▸ DATASET SECTION:
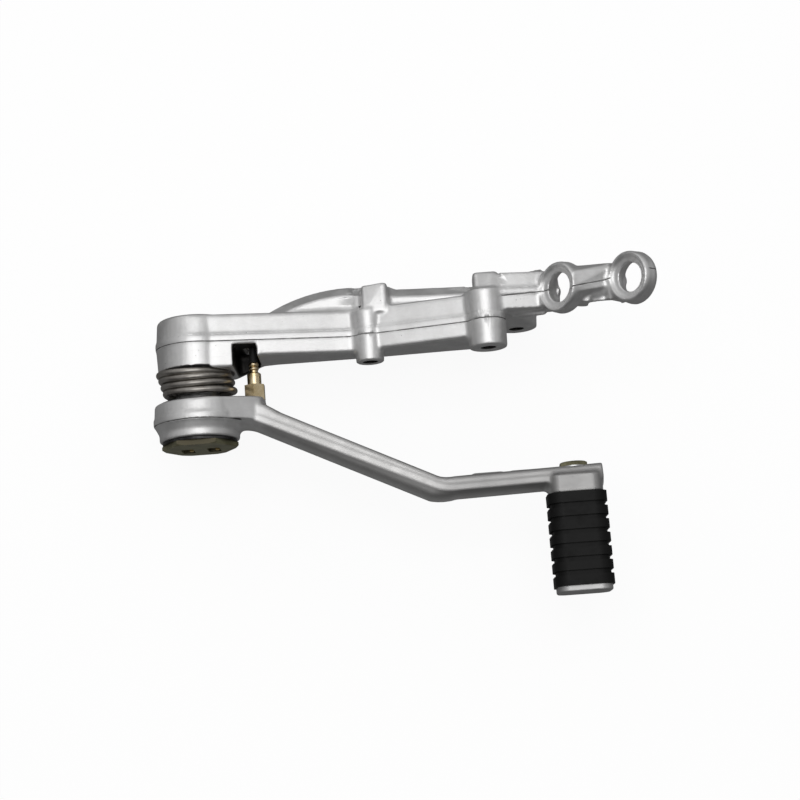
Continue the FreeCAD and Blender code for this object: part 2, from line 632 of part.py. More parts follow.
def bracket_hollows():
    """What is cut out of the casting."""
    slot_side = "(buffer_radius + stop_clearance)"
    lowest = "pivot_z - stud_reach * sin(travel)"
    front_x = f"{STUD_X} + bead_radius + stop_clearance + 0.1"
    return [
        rod("pivot_bore", "bolt_radius + bolt_clearance", "pivot_x", "pivot_boss_face_y - 1",
            "pivot_boss_back_y", "pivot_z"),
        rod("nut_well", "nut_well_radius", "pivot_x", WELL_FLOOR, "pivot_boss_back_y + 1", "pivot_z"),
        block("stop_window", (f"{front_x} - window_length", "stop_block_face_y - 4",
                              f"{lowest} - bead_radius - stop_clearance - 0.1"),
              (front_x, "window_depth_y", "neck_top_z + 8")),
        block("stop_slot",
              (f"{front_x} - 2 * {slot_side} - 2.4", "window_depth_y - 1", f"{lowest} - {slot_side}"),
              (front_x, f"{BUFFER_END} + 0.6", f"pivot_z + {slot_side}")),
        rod("leg_hole", "wire_diameter / 2 + leg_clearance", LEG_X, "pivot_boss_face_y - 1",
            "pivot_boss_face_y + leg_depth + 0.5", LEG_Z),
        tapped_hole("rear_thread", "rear_boss_x", "rear_boss_z", "0", "thread_depth"),
        tapped_hole("front_thread", "0", "0", "0", "thread_depth"),
        tapped_hole("low_thread", "low_boss_x", "low_boss_z", "low_boss_face_y", "low_thread_depth"),
    ]


def hanger_bracket():
    """The whole casting."""
    rear_eye, rear_hollow = eye("rear_eye", "eye_rear_x", "eye_rear_z", "eye_rear_radius")
    front_eye, front_hollow = eye("front_eye", "eye_front_x", "eye_front_z", "eye_front_radius")
    solid = fuse("bracket_solid", *plate(), *pivot_boss(), *stop_block(), *bosses(), *gusset(),
                 *forward_arm(), rear_eye, front_eye)
    return cut("hanger_bracket", solid, rear_hollow, front_hollow, *bracket_hollows())


# Pivot pieces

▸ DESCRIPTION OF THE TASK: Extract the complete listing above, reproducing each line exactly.

▸ RIGHT ANSWER:
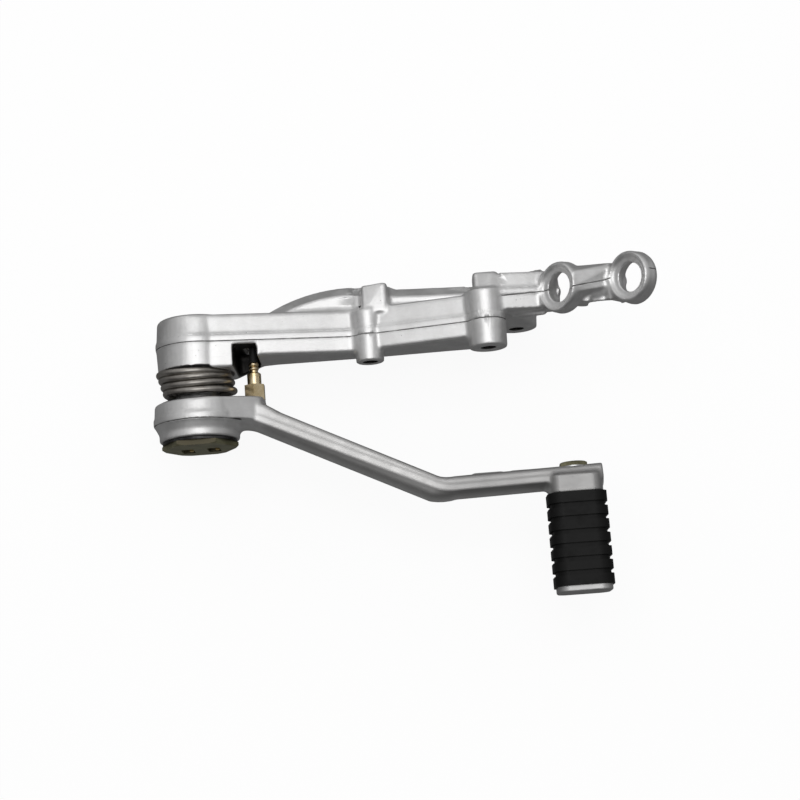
Continue the FreeCAD and Blender code for this object: part 2, from line 632 of part.py. More parts follow.
def bracket_hollows():
    """What is cut out of the casting."""
    slot_side = "(buffer_radius + stop_clearance)"
    lowest = "pivot_z - stud_reach * sin(travel)"
    front_x = f"{STUD_X} + bead_radius + stop_clearance + 0.1"
    return [
        rod("pivot_bore", "bolt_radius + bolt_clearance", "pivot_x", "pivot_boss_face_y - 1",
            "pivot_boss_back_y", "pivot_z"),
        rod("nut_well", "nut_well_radius", "pivot_x", WELL_FLOOR, "pivot_boss_back_y + 1", "pivot_z"),
        block("stop_window", (f"{front_x} - window_length", "stop_block_face_y - 4",
                              f"{lowest} - bead_radius - stop_clearance - 0.1"),
              (front_x, "window_depth_y", "neck_top_z + 8")),
        block("stop_slot",
              (f"{front_x} - 2 * {slot_side} - 2.4", "window_depth_y - 1", f"{lowest} - {slot_side}"),
              (front_x, f"{BUFFER_END} + 0.6", f"pivot_z + {slot_side}")),
        rod("leg_hole", "wire_diameter / 2 + leg_clearance", LEG_X, "pivot_boss_face_y - 1",
            "pivot_boss_face_y + leg_depth + 0.5", LEG_Z),
        tapped_hole("rear_thread", "rear_boss_x", "rear_boss_z", "0", "thread_depth"),
        tapped_hole("front_thread", "0", "0", "0", "thread_depth"),
        tapped_hole("low_thread", "low_boss_x", "low_boss_z", "low_boss_face_y", "low_thread_depth"),
    ]


def hanger_bracket():
    """The whole casting."""
    rear_eye, rear_hollow = eye("rear_eye", "eye_rear_x", "eye_rear_z", "eye_rear_radius")
    front_eye, front_hollow = eye("front_eye", "eye_front_x", "eye_front_z", "eye_front_radius")
    solid = fuse("bracket_solid", *plate(), *pivot_boss(), *stop_block(), *bosses(), *gusset(),
                 *forward_arm(), rear_eye, front_eye)
    return cut("hanger_bracket", solid, rear_hollow, front_hollow, *bracket_hollows())


# Pivot pieces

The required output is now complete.